** Begin Data supplied **

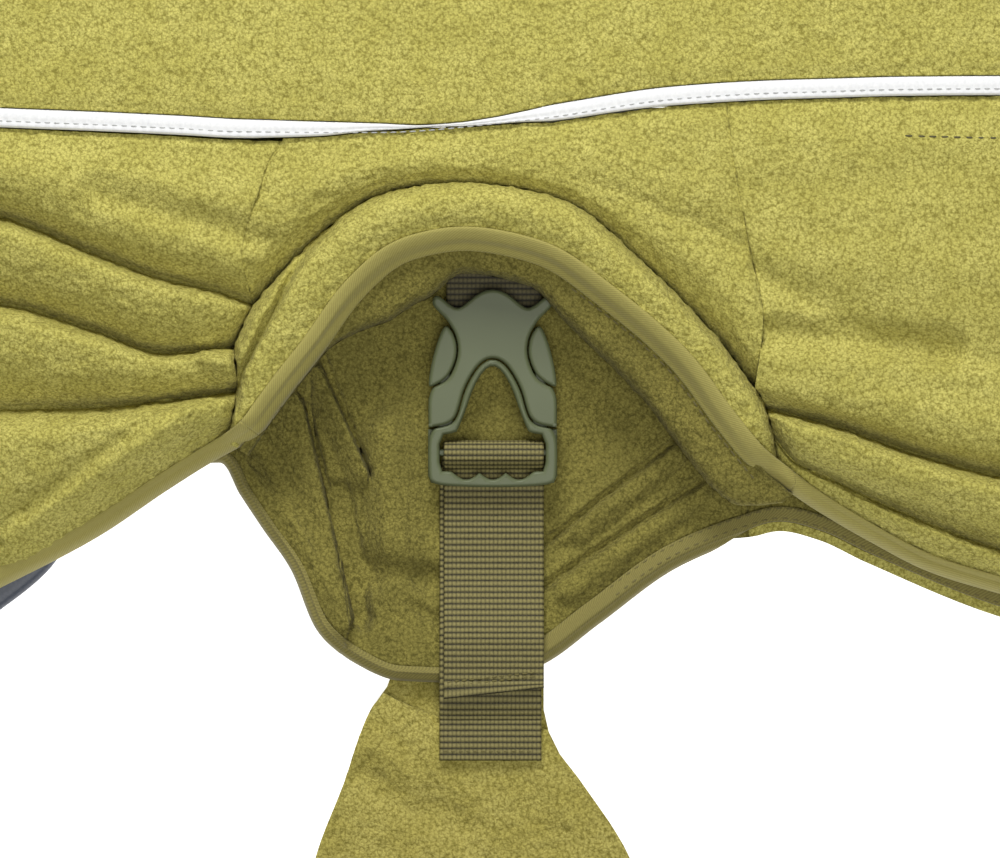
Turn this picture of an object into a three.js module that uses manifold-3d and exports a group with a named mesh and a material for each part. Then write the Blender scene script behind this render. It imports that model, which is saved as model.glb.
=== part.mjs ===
// Dog winter coat of double fleece, lying on its side with its near side up.
// Millimetres. +X runs from neck to hem, +Y towards the spine, +Z up; the underside rests on z = 0.

import * as THREE from 'three';
import { mergeVertices } from 'three/addons/utils/BufferGeometryUtils.js';
import Module from 'manifold-3d';

// Driving dimensions
const HALF_LENGTH = 230;
const FLEECE = 3;
const SEAM_GAP = 0.3;
const LIFT = 0.45;
const EDGE_BAND = 6.3;
const PIPING_WIDTH = 4.7;
const BINDING_HALF = 3;
const BINDING_THICK = 1.2;
const FOLD_RADIUS = 9;
const FAR_PIPING_Y = 86;
const WEBBING_WIDTH = 24.5;
const WEBBING_THICK = 1.5;
const SHELL_CLOTH = 1.5;
const BUCKLE_THICK = 8;
const STEEPEST = 0.45;
const STEEPEST_LOBE = 0.9;

const COLOURS = {
  fleece: 0xa89f54,
  lining: 0x948b49,
  binding: 0xa9a56a,
  piping: 0xeeeef0,
  webbing: 0x6b6440,
  shell: 0x4a4f5a,
  plastic: 0x8a937c,
};

// Reading tables

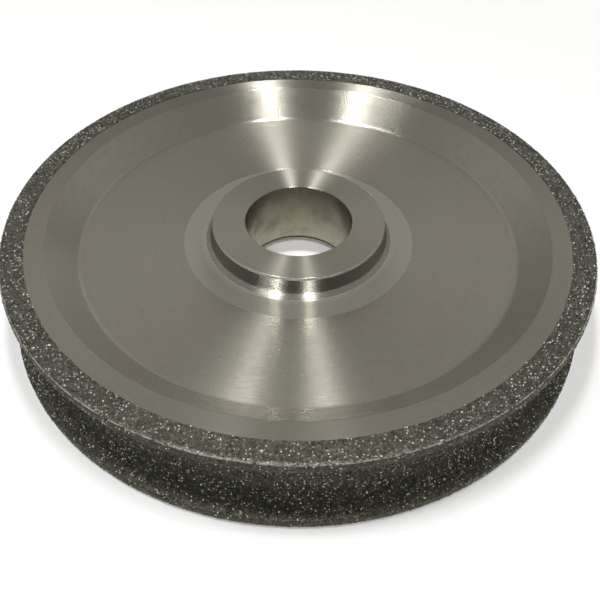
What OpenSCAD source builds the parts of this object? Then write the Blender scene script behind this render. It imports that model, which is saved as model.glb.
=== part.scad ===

** End Data supplied **

Work required:
Output the lines above verbatim and in full.

Expected answer:
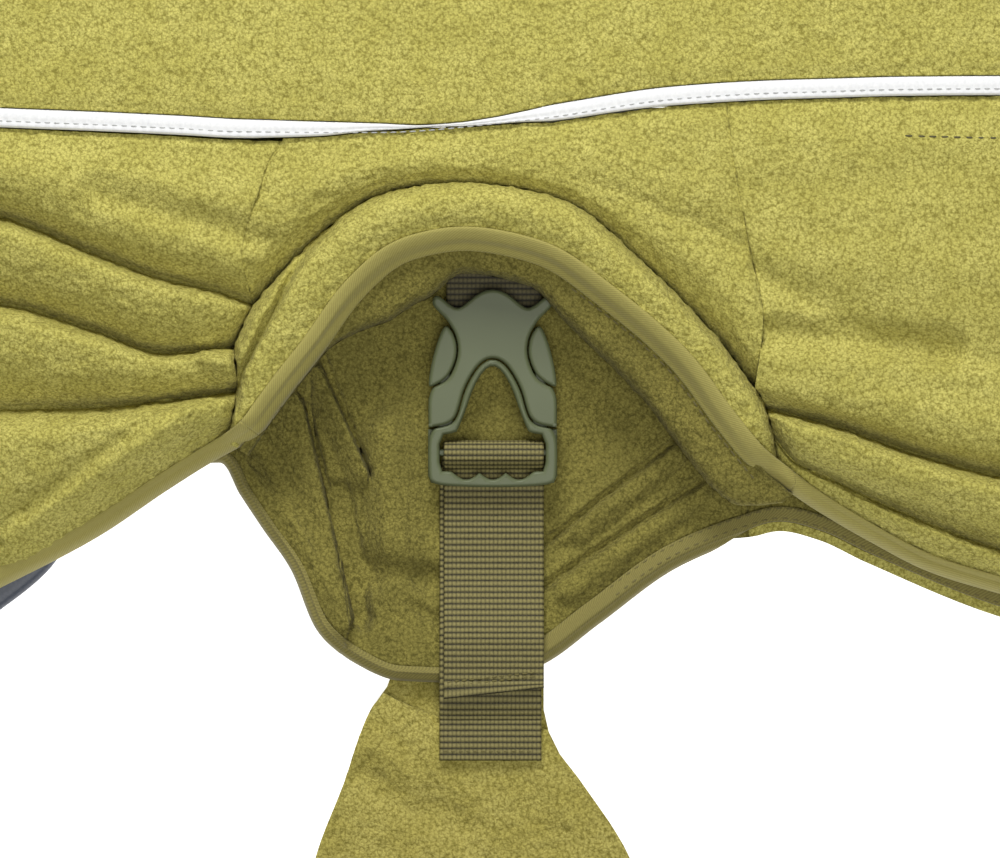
Turn this picture of an object into a three.js module that uses manifold-3d and exports a group with a named mesh and a material for each part. Then write the Blender scene script behind this render. It imports that model, which is saved as model.glb.
=== part.mjs ===
// Dog winter coat of double fleece, lying on its side with its near side up.
// Millimetres. +X runs from neck to hem, +Y towards the spine, +Z up; the underside rests on z = 0.

import * as THREE from 'three';
import { mergeVertices } from 'three/addons/utils/BufferGeometryUtils.js';
import Module from 'manifold-3d';

// Driving dimensions
const HALF_LENGTH = 230;
const FLEECE = 3;
const SEAM_GAP = 0.3;
const LIFT = 0.45;
const EDGE_BAND = 6.3;
const PIPING_WIDTH = 4.7;
const BINDING_HALF = 3;
const BINDING_THICK = 1.2;
const FOLD_RADIUS = 9;
const FAR_PIPING_Y = 86;
const WEBBING_WIDTH = 24.5;
const WEBBING_THICK = 1.5;
const SHELL_CLOTH = 1.5;
const BUCKLE_THICK = 8;
const STEEPEST = 0.45;
const STEEPEST_LOBE = 0.9;

const COLOURS = {
  fleece: 0xa89f54,
  lining: 0x948b49,
  binding: 0xa9a56a,
  piping: 0xeeeef0,
  webbing: 0x6b6440,
  shell: 0x4a4f5a,
  plastic: 0x8a937c,
};

// Reading tables

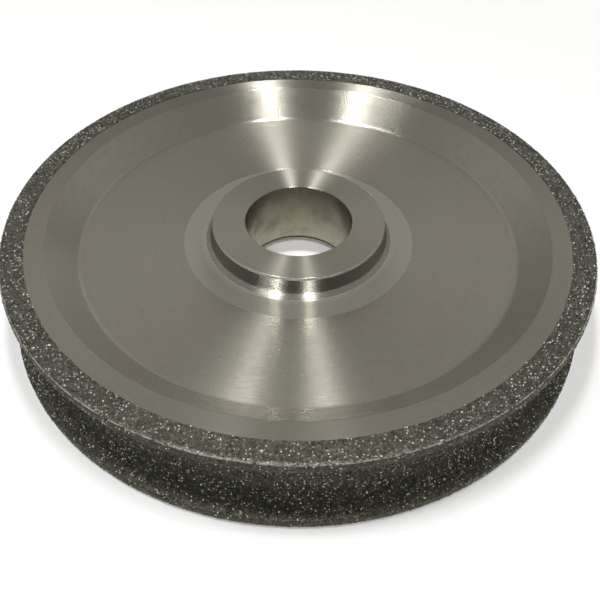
What OpenSCAD source builds the parts of this object? Then write the Blender scene script behind this render. It imports that model, which is saved as model.glb.
=== part.scad ===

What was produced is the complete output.